**TASK DESCRIPTION**
Write out exactly the lines of the entries below from the one holding "# The ring's" to the one holding "for node in", inclusive, and leave out all other lines.

# DATA IN THIS EXERCISE start

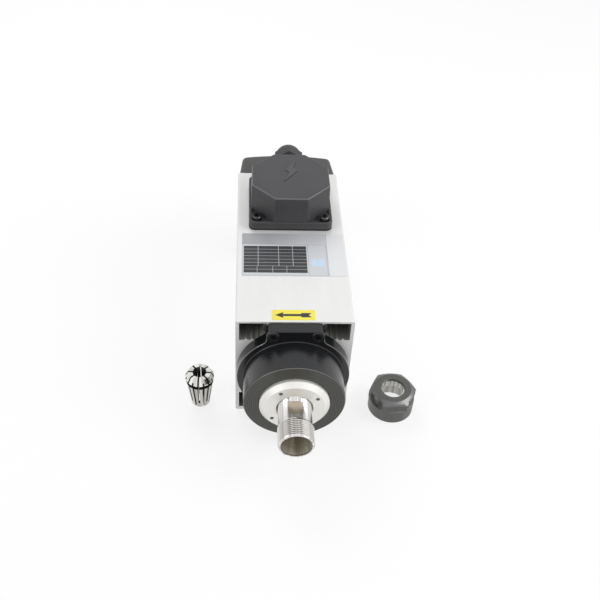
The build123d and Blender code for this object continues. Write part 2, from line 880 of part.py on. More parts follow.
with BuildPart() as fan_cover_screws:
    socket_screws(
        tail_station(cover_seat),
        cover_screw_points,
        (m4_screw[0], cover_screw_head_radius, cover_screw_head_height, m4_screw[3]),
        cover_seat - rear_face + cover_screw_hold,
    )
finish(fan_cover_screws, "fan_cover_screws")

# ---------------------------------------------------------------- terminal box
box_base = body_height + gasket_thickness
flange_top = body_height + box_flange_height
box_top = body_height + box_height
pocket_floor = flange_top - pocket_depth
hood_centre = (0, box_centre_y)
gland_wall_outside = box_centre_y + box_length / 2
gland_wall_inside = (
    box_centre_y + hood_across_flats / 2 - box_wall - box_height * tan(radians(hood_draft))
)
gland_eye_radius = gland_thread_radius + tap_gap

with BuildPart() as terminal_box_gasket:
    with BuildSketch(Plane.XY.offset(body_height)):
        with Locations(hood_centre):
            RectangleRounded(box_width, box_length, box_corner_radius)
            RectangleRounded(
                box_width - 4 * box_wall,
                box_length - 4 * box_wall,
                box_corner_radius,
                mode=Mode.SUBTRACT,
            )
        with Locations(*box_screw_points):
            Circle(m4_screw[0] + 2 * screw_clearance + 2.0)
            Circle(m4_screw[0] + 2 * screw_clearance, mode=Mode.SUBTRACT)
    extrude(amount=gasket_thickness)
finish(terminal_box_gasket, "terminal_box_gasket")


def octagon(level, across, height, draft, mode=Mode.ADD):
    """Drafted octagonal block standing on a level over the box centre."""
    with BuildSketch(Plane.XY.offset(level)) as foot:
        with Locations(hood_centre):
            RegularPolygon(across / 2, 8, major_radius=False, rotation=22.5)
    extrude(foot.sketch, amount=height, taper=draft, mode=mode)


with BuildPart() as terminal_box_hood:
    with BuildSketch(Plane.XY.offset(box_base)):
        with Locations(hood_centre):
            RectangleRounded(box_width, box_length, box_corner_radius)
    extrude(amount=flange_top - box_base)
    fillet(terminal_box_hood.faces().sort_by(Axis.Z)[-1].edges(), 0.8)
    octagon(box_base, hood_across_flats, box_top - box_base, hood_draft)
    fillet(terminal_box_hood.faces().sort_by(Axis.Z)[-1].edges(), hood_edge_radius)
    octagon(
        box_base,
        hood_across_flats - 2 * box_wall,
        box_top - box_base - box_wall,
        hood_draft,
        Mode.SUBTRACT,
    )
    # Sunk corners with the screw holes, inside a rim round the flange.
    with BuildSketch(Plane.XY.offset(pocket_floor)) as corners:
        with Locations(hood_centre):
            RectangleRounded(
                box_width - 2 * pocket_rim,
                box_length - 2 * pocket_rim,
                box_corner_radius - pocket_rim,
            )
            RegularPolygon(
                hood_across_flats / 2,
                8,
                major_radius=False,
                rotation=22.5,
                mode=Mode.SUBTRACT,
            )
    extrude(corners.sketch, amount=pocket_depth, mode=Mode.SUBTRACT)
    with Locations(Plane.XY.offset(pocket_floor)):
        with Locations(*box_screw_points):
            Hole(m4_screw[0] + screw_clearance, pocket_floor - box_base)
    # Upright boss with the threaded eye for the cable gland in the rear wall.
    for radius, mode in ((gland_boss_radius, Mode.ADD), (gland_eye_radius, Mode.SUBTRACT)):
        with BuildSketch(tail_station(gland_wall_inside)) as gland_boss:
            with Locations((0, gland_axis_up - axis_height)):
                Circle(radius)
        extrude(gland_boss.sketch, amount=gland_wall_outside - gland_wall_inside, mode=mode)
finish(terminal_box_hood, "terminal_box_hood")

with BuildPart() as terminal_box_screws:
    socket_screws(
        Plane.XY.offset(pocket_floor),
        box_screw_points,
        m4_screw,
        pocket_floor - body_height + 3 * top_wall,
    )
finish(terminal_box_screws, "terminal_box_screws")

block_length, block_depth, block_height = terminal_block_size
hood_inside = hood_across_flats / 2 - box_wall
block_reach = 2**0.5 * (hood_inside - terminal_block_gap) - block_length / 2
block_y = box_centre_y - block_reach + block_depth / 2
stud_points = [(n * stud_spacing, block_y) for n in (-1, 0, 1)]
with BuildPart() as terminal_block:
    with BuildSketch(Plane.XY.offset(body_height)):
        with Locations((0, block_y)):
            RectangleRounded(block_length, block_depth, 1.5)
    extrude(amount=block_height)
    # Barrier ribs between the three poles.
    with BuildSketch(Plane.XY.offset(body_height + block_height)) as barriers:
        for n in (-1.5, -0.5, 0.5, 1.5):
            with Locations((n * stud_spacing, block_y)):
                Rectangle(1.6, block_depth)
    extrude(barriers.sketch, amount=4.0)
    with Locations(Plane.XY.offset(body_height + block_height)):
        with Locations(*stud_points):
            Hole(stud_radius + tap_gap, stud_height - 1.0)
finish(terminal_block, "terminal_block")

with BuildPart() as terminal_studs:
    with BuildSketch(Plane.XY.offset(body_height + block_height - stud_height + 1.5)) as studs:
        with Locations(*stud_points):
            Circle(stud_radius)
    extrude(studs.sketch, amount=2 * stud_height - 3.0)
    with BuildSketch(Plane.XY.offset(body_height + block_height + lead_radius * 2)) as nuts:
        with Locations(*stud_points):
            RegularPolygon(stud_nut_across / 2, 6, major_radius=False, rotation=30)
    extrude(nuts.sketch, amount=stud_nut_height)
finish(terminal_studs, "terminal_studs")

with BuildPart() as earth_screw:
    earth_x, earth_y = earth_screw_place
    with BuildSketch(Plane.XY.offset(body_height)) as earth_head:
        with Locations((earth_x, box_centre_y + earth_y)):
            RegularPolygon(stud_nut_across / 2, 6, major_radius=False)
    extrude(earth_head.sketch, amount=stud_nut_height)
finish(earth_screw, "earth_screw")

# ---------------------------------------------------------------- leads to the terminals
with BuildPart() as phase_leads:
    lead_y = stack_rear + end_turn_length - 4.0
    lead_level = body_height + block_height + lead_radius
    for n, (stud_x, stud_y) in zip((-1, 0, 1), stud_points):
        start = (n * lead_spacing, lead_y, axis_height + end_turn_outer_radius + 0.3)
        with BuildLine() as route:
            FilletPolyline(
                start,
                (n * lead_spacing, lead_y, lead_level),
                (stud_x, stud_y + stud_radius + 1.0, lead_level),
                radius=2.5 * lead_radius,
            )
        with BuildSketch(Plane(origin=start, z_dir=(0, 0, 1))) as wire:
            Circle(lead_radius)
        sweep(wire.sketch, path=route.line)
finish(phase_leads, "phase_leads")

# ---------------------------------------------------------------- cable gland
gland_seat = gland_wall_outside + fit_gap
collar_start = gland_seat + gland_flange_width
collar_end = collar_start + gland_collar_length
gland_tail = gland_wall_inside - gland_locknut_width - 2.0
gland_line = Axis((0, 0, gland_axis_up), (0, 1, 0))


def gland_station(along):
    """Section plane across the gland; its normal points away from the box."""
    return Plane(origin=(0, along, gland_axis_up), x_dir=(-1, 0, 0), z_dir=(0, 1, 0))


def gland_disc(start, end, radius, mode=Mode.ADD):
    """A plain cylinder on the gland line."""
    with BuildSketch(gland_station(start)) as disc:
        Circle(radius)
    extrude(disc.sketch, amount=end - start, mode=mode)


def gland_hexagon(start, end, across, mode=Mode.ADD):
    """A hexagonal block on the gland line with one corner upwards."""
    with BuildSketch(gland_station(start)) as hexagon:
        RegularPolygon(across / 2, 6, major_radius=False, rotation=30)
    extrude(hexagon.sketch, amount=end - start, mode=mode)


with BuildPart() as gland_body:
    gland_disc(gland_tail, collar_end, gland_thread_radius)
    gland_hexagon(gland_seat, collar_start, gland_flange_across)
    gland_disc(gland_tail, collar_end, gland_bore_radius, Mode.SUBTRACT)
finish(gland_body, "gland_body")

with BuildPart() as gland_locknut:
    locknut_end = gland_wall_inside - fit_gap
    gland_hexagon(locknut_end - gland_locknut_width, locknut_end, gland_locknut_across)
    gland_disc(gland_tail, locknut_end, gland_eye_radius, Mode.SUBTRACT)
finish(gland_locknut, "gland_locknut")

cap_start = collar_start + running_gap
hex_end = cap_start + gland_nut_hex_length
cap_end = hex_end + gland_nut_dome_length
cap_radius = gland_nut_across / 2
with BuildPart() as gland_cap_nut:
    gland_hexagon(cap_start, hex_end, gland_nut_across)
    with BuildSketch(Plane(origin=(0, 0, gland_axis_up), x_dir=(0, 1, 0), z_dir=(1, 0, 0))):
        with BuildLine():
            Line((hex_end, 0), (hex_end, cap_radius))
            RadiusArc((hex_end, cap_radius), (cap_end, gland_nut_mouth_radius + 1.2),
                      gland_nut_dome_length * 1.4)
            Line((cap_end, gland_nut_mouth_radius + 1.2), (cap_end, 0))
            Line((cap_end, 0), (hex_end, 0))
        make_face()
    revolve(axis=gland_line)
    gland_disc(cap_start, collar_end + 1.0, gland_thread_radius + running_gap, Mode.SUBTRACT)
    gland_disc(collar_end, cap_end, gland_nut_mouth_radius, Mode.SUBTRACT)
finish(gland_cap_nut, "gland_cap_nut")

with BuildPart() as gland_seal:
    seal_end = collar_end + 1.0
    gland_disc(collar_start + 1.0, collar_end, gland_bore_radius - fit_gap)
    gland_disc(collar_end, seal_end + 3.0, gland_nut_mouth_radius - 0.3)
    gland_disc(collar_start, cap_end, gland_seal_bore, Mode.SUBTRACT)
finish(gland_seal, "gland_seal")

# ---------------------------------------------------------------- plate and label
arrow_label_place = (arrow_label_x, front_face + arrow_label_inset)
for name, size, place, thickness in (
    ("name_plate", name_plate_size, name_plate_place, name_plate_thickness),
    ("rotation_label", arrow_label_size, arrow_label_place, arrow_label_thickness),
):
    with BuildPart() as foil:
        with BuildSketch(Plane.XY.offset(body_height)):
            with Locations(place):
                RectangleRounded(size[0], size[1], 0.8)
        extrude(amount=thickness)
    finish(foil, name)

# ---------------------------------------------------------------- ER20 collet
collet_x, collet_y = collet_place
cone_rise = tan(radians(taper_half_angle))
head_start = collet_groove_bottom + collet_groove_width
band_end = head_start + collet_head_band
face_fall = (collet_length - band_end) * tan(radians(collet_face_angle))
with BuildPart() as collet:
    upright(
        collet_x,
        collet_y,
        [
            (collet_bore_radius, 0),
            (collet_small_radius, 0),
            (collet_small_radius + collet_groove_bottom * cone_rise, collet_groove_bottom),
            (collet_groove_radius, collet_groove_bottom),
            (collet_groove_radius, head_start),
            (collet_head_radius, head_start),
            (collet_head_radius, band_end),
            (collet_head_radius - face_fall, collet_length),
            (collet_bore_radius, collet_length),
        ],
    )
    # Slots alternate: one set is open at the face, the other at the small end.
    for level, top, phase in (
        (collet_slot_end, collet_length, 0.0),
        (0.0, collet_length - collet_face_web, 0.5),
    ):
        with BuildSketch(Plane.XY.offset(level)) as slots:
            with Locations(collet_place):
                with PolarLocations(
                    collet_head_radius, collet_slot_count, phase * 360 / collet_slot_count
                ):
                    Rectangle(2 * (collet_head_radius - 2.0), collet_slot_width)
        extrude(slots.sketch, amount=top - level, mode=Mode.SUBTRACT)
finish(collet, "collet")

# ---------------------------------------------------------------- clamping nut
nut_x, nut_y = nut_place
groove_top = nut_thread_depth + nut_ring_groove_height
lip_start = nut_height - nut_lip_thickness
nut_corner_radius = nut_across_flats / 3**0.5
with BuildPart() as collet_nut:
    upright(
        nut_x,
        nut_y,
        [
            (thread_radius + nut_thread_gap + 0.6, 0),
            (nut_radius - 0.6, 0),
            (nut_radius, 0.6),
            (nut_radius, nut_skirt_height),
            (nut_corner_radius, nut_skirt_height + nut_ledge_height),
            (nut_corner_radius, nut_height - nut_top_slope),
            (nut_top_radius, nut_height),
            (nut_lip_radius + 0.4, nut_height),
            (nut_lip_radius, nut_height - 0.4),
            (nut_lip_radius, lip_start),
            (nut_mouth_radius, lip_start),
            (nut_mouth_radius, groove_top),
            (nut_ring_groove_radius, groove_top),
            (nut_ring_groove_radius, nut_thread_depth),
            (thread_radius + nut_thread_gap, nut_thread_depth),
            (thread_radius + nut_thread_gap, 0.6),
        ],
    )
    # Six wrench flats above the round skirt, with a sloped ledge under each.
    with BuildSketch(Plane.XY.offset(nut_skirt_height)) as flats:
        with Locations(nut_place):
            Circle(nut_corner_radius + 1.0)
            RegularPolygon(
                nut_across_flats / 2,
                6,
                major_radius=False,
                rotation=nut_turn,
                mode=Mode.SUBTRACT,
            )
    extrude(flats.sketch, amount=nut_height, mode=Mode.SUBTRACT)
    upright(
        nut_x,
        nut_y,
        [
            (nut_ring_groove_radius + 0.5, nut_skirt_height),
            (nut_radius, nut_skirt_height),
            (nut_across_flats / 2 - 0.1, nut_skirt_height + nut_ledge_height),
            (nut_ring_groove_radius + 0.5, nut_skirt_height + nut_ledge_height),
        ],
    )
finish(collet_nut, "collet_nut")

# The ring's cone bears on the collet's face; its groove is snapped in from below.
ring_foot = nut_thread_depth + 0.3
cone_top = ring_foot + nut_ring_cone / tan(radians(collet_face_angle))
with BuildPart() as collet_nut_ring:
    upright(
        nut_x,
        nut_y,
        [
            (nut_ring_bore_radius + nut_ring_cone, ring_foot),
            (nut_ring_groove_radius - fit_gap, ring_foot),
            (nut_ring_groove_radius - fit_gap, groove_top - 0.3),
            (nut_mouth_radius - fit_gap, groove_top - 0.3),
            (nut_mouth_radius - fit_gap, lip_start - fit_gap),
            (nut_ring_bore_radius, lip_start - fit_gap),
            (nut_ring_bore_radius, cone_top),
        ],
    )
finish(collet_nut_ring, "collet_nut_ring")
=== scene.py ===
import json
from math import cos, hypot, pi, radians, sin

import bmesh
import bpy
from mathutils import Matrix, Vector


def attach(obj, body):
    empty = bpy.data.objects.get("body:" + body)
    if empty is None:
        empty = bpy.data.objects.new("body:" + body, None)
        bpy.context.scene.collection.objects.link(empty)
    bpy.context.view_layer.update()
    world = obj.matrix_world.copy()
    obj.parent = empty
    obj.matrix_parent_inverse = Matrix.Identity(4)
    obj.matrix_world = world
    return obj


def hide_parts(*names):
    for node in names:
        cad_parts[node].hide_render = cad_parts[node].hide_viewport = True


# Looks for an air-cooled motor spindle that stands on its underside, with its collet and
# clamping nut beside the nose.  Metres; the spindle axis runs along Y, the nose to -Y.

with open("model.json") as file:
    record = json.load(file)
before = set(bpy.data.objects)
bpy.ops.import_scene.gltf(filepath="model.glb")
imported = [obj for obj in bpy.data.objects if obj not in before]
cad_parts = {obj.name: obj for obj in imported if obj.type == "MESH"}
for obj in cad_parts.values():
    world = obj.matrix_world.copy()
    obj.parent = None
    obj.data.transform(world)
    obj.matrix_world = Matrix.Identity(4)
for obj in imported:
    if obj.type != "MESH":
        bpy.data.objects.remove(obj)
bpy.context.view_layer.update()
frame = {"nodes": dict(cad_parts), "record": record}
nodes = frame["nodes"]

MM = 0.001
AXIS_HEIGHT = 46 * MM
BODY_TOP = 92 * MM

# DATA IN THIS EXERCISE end
# DATA IN THIS EXERCISE start

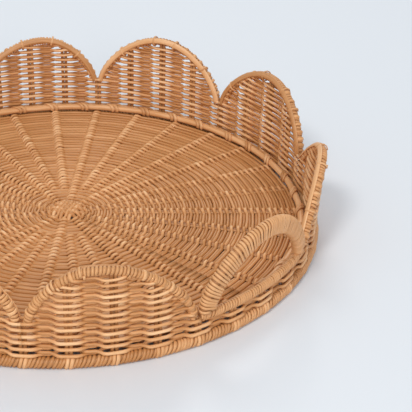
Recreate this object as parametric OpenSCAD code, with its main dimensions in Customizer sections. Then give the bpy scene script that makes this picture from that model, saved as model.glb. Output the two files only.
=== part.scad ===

# DATA IN THIS EXERCISE end

**CORRECT RESPONSE**
# The ring's cone bears on the collet's face; its groove is snapped in from below.
ring_foot = nut_thread_depth + 0.3
cone_top = ring_foot + nut_ring_cone / tan(radians(collet_face_angle))
with BuildPart() as collet_nut_ring:
    upright(
        nut_x,
        nut_y,
        [
            (nut_ring_bore_radius + nut_ring_cone, ring_foot),
            (nut_ring_groove_radius - fit_gap, ring_foot),
            (nut_ring_groove_radius - fit_gap, groove_top - 0.3),
            (nut_mouth_radius - fit_gap, groove_top - 0.3),
            (nut_mouth_radius - fit_gap, lip_start - fit_gap),
            (nut_ring_bore_radius, lip_start - fit_gap),
            (nut_ring_bore_radius, cone_top),
        ],
    )
finish(collet_nut_ring, "collet_nut_ring")
=== scene.py ===
import json
from math import cos, hypot, pi, radians, sin

import bmesh
import bpy
from mathutils import Matrix, Vector


def attach(obj, body):
    empty = bpy.data.objects.get("body:" + body)
    if empty is None:
        empty = bpy.data.objects.new("body:" + body, None)
        bpy.context.scene.collection.objects.link(empty)
    bpy.context.view_layer.update()
    world = obj.matrix_world.copy()
    obj.parent = empty
    obj.matrix_parent_inverse = Matrix.Identity(4)
    obj.matrix_world = world
    return obj


def hide_parts(*names):
    for node in names:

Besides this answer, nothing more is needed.